Successive economic stimulus and lower funding costs have prompted us to revisit our valuation metrics, notwithstanding a plunge in 2020 earnings. We upgrade Nestle (TP: RM134.00), Aeon (TP: RM1.05) and Heineken (TP: RM21.30) to HOLD while we maintain our BUY ratings for QL Resources (TP: RM10.30) and Ajinomoto (TP: RM17.00) at higher TPs. Going into 2H20, our preference is still for the staple food producers whilst we retain our cautious stance on retail, tobacco and brewery counters given lingering uncertainties in the absence of an effective vaccine that may hamper growth well into 2021, in our view.
Following the latest RM35bn PENJANA stimulus, total economic stimulus packages now amount to the tune of RM295bn, of which c.RM13bn is in the form of direct cash assistance (excluding other broad-based incentives). We believe this augurs well in supporting overall consumer spending, but more so on essential goods and staple food items.
We expect the impact from Covid-19 to set aggregate core earnings back by -14.3% for 2020, based on our estimates. Most stocks under our coverage are expected to succumb to an earnings decline, with the sole exception of QL Resources, where we expect a modest growth of 5.4% yoy for 2020E. For 2021E, we project sector core earnings to recover by c.13%, led by large-cap staples such as Nestle, PPB and QL Resources. While a rebound off a low base is also likely imminent for retailers, tobacco and brewery sub-sectors, we envisage a rather protracted recovery as uncertainties still linger in the absence of an effective vaccine.

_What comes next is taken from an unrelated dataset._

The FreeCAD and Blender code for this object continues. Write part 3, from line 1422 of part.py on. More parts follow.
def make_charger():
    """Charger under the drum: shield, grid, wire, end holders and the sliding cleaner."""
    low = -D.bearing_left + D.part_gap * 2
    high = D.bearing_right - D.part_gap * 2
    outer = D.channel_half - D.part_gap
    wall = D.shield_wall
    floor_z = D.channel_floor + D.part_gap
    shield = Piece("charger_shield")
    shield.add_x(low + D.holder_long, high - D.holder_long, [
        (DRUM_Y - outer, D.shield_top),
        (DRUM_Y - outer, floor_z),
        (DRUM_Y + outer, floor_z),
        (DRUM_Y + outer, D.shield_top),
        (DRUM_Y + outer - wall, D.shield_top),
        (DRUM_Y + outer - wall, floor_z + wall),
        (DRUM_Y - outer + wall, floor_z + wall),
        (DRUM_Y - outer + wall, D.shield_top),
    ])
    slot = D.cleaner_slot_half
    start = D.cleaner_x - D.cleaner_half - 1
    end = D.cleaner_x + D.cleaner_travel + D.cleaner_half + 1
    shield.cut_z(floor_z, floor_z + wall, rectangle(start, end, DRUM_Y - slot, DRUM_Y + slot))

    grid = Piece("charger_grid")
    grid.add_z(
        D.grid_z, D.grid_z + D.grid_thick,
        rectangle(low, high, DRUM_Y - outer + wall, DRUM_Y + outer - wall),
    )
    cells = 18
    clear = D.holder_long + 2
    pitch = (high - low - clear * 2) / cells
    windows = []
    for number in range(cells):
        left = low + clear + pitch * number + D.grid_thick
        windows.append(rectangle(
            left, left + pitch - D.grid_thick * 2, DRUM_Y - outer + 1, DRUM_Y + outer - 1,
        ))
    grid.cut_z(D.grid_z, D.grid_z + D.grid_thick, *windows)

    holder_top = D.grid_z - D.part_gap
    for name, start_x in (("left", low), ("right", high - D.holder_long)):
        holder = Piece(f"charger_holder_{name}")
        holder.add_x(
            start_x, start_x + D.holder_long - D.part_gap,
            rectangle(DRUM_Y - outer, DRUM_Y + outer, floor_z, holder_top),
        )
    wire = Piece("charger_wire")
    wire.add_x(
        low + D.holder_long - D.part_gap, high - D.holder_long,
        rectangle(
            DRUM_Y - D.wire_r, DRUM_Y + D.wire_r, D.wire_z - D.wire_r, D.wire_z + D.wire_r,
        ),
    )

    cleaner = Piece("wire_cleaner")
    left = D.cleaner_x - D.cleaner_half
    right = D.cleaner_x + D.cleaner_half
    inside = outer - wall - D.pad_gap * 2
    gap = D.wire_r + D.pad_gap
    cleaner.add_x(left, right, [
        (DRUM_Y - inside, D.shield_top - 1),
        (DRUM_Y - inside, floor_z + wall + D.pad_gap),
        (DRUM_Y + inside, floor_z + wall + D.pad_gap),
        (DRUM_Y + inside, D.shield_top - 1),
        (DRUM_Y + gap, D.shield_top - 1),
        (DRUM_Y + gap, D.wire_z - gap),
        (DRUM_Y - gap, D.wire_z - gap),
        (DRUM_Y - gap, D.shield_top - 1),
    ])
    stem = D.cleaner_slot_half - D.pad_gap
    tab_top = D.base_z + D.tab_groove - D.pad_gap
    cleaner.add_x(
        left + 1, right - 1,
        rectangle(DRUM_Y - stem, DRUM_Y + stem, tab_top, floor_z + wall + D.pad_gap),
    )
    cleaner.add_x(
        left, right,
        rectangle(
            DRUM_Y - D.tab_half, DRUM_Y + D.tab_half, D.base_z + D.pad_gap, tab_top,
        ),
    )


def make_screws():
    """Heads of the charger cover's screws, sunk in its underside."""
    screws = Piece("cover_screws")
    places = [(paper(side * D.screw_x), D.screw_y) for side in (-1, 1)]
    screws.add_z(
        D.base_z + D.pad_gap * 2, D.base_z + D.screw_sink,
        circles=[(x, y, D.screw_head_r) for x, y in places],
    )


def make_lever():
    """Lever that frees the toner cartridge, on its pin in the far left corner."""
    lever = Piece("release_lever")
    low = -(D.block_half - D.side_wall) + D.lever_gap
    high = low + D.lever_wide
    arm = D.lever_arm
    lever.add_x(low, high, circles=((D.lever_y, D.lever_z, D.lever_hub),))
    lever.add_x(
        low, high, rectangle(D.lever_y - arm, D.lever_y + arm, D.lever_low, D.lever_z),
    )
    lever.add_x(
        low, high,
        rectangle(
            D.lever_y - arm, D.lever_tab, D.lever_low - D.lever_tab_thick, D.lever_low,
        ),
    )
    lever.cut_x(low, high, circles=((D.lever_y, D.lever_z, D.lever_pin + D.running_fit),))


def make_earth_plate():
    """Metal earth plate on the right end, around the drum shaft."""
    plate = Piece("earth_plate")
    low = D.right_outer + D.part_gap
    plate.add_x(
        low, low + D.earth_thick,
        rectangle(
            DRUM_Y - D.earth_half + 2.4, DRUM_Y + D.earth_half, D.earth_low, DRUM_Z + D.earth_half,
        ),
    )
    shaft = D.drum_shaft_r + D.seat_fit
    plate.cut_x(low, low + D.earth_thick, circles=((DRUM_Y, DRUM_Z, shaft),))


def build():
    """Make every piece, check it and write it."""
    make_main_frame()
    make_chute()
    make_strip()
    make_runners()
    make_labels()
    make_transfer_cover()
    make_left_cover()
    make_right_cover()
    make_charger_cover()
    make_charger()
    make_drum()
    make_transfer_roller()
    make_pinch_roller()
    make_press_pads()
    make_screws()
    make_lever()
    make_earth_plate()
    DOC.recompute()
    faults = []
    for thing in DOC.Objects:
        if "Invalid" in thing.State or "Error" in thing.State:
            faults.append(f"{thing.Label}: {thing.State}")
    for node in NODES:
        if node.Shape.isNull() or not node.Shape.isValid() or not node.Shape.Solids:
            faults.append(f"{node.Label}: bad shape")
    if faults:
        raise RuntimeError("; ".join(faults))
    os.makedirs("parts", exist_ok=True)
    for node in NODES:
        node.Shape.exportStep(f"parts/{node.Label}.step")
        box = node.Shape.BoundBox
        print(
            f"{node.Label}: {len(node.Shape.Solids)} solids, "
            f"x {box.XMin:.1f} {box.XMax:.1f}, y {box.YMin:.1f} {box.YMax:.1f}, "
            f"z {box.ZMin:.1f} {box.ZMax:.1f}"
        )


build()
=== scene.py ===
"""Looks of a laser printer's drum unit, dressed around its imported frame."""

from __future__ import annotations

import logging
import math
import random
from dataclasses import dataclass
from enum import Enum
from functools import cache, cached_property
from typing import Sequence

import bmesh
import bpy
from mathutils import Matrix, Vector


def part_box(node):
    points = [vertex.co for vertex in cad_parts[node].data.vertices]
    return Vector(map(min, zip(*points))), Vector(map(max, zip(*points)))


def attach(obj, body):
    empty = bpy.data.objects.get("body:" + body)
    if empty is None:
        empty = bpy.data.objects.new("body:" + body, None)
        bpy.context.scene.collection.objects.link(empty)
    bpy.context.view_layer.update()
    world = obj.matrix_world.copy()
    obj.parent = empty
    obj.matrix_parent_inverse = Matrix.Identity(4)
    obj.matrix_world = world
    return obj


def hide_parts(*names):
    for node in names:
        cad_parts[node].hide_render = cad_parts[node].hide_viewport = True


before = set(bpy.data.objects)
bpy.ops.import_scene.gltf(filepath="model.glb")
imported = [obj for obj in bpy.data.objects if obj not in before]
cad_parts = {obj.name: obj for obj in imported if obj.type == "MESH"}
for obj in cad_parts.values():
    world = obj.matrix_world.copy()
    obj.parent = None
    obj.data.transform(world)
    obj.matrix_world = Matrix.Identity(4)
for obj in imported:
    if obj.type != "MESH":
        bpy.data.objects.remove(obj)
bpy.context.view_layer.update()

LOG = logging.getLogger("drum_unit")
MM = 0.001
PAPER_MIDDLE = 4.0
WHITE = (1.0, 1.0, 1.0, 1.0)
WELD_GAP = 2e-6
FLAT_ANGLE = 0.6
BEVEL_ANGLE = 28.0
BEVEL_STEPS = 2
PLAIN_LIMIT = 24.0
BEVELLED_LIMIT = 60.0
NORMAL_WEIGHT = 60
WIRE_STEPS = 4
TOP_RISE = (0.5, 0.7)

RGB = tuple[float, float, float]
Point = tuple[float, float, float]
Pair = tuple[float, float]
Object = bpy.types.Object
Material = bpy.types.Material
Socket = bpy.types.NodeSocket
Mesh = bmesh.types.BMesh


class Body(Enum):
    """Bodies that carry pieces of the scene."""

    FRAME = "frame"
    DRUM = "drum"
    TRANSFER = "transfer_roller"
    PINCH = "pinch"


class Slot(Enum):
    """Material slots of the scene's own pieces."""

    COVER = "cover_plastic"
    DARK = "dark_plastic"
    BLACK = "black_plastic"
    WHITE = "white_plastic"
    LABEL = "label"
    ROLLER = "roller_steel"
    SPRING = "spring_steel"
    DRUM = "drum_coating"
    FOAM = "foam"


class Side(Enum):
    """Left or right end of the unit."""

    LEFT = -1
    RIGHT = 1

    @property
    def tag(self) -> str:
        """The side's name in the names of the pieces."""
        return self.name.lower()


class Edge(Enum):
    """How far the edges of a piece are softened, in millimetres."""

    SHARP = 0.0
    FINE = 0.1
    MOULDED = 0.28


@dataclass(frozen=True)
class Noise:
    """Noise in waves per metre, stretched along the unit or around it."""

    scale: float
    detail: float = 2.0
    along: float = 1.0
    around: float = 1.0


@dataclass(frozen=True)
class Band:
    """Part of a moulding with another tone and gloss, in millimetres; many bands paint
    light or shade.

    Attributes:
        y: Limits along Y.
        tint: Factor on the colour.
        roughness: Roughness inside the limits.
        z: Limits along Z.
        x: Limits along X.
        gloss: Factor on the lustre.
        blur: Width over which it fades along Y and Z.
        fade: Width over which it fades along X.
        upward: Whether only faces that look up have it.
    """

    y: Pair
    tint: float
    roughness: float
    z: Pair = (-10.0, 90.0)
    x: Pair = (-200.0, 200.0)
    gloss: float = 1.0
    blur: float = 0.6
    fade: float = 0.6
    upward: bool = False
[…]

Hence, a return to 2019’s profitability level (or higher) may not materialise until 2022E, in our view.
Notwithstanding a slide in 2020 earnings, we expect: i) ample liquidity owing to successive economic stimulus, ii) lower funding costs from OPR cuts and iii) increased appetite for stocks with a strong track record to remain supportive of valuations. After revisiting our valuation metrics, we upgrade Nestle (TP: RM134.00), Aeon (TP: RM1.05) and Heineken (TP: RM21.30) to HOLD (from Sell). Adding to that, we maintain our BUY ratings, but raise the target prices for both QL Resources (TP: RM10.30) and Ajinomoto (TP: RM17.00). Overall, we remain in favour of staple food producers going into 2H20 but are keeping our cautious stance on retail, tobacco and brewery counters. Maintain NEUTRAL on the sector. Top pick is QL Resources.